🤖 AI Summary
This work addresses the challenge of contextual privacy leakage in retrieval-augmented generation (RAG) systems caused by unconventional combinations of personally identifiable information (PII) attributes, which existing PII filters struggle to mitigate. The authors propose T3+OCSVM, a privacy policy enforcement framework that integrates textual embeddings with one-class support vector machine (OCSVM) density estimation, enhanced by a calibrated rejection region to robustly handle out-of-distribution inputs. A hierarchical, axis-aligned multi-LLM synthetic data pipeline is developed for training and validation. Under boundary security stress tests, the method achieves an AUROC exceeding 0.93 and reduces false positive rates by 44–55 percentage points compared to baselines, while maintaining millisecond-level latency. These results demonstrate substantial improvements over supervised classifiers and LLM-based adjudication approaches, offering both high detection efficacy and practical deployability.
📝 Abstract
Standard PII filters often miss contextual data leakage in RAG systems, such as non-regulated attribute clusters that collectively identify individuals.

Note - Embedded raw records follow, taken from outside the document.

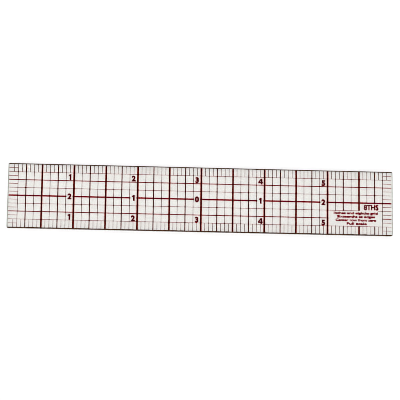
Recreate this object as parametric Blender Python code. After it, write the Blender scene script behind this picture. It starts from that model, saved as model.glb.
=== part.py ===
"""A clear six inch by one inch quilting ruler.

A rigid clear plate carries a printed graph on its underside, and a thin clear film seals
the print from below. The graph has a line every eighth of an inch, sixteenths along all
four edges, inch numerals above and below, and a scale along the middle that counts both
ways from zero.

The ruler lies on the XY plane with its length along X, its underside at Z = 0 and the
middle of its underside at the origin. Inches along the ruler are counted from its -X end,
and inches across it from its +Y edge. All lengths are in metres.
"""

import math

import bmesh
import bpy
from mathutils import Matrix, Vector

INCH = 0.0254
EIGHTH = 1 / 8
SIXTEENTH = 1 / 16

# The printed scale, and the clear margins that the sheet keeps round it.
SCALE_INCHES_LONG = 6
SCALE_INCHES_WIDE = 1
END_MARGIN = 0.0008
BACK_MARGIN = 0.00020
FRONT_MARGIN = 0.00054
SHEET_LENGTH = SCALE_INCHES_LONG * INCH + 2 * END_MARGIN
SHEET_WIDTH = SCALE_INCHES_WIDE * INCH + BACK_MARGIN + FRONT_MARGIN
SCALE_MIDDLE_Y = (FRONT_MARGIN - BACK_MARGIN) / 2
CORNER_RADIUS = 0.0006
CORNER_STEPS = 6

# Heights of the laminate, from the underside up.
FILM_THICKNESS = 0.00015
INK_THICKNESS = 0.00004
INK_CLEARANCE = 0.00002
PLATE_THICKNESS = 0.00118
INK_BOTTOM = FILM_THICKNESS + INK_CLEARANCE
PLATE_BOTTOM = INK_BOTTOM + INK_THICKNESS + INK_CLEARANCE
PLATE_TOP = PLATE_BOTTOM + PLATE_THICKNESS

# The sloping drawing edge along each long side of the plate.
BEVEL_WIDTH = 0.0030
EDGE_THICKNESS = 0.00085

# Widths of the printed lines, by the fraction of an inch that they mark. The lines across
# the ruler are printed heavier than the lines along it.
CROSS_WIDTHS = {"inch": 0.00078, "half": 0.00071, "quarter": 0.00042, "eighth": 0.00021, "tick": 0.00020}
LONG_WIDTHS = {"half": 0.00061, "quarter": 0.00035, "eighth": 0.00017, "tick": 0.00020}

# How far the lines run past the ends and sides of the scale.
END_BLEED = 0.0004
SIDE_BLEED = 0.0001

# The plain window that is left in the graph for the maker's notes, in inches.
NOTE_START = 5
NOTE_STEP = 5.5
NOTE_STEP_END = 5.8
NOTE_END = 5.875
NOTE_TOP = 0.5
NOTE_STEP_TOP = 0.625
NOTE_BOTTOM = 0.875

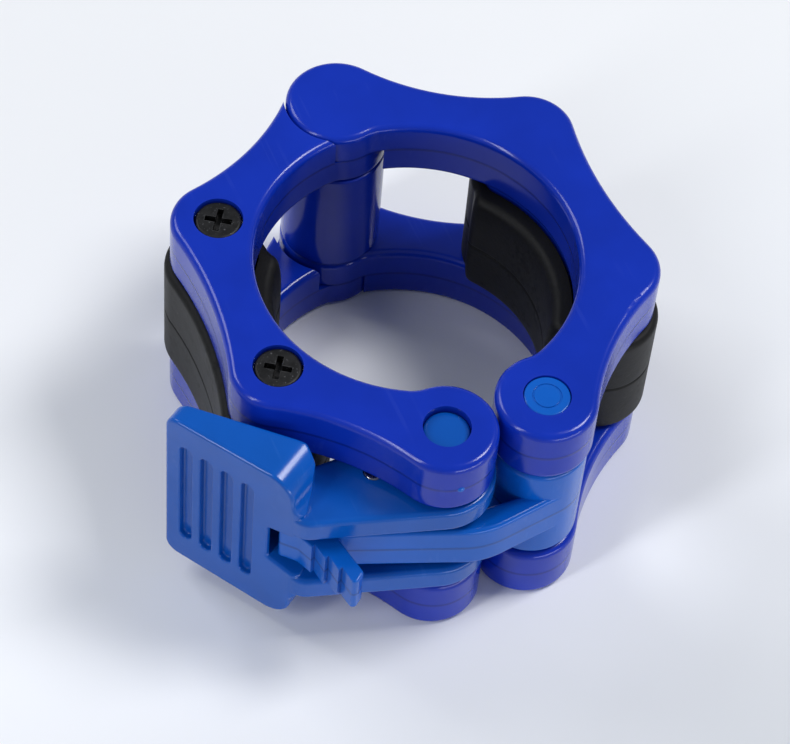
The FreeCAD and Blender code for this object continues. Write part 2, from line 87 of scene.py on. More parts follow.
def mesh_object(name, points, faces, smooth_angle=40.0):
    """A named object at the world origin from a grid of points and rows of point numbers for faces.

    Its shading is smooth, but for edges that turn by more than the angle in degrees."""
    mesh = bpy.data.meshes.new(name)
    mesh.from_pydata(points.reshape(-1, 3).tolist(), [], list(faces))
    mesh.update()
    mesh.shade_smooth()
    mesh.set_sharp_from_angle(angle=math.radians(smooth_angle))
    piece = bpy.data.objects.new(name, mesh)
    bpy.context.scene.collection.objects.link(piece)
    print(name, "faces", len(mesh.polygons))
    return piece


# %% [markdown]
# ## Small tools for materials
# A material is a tree of nodes. Effects that several finishes share, such as the skin of a
# moulding or the rub along an edge, are node groups: made once, with named sockets, and set
# with other values in each material. A group puts out masks and heights only; the shader
# itself stays in the material.

# %% Build a node group and wire nodes


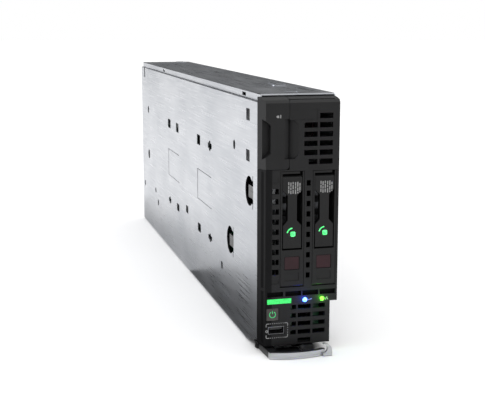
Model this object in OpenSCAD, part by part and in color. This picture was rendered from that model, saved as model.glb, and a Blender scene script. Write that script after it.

We introduce a Privacy Policy Enforcement (PPE) framework using dual one-class density estimators with fused text embeddings and a calibrated abstain region for out-of-distribution inputs. Using an axis-stratified, multi-LLM synthetic data pipeline across medicine, finance, and law, we found that traditional Gaussian Mixture baselines fail on borderline-safe stress tests by focusing on linguistic register rather than content.
Our proposed T3+OCSVM detector, trained on safe and borderline-safe data, achieves a borderline AUROC of 0.93+ while reducing false positives by 44-55 percentage points and maintaining millisecond latency. Compared to supervised MLP classifiers or 14B-parameter LLM judges, our framework offers superior operational suitability, as the former suffers from high abstention rates and the latter from latency and calibration issues. This methodology provides a robust stress-testing standard for any synthetic-data-trained classifier.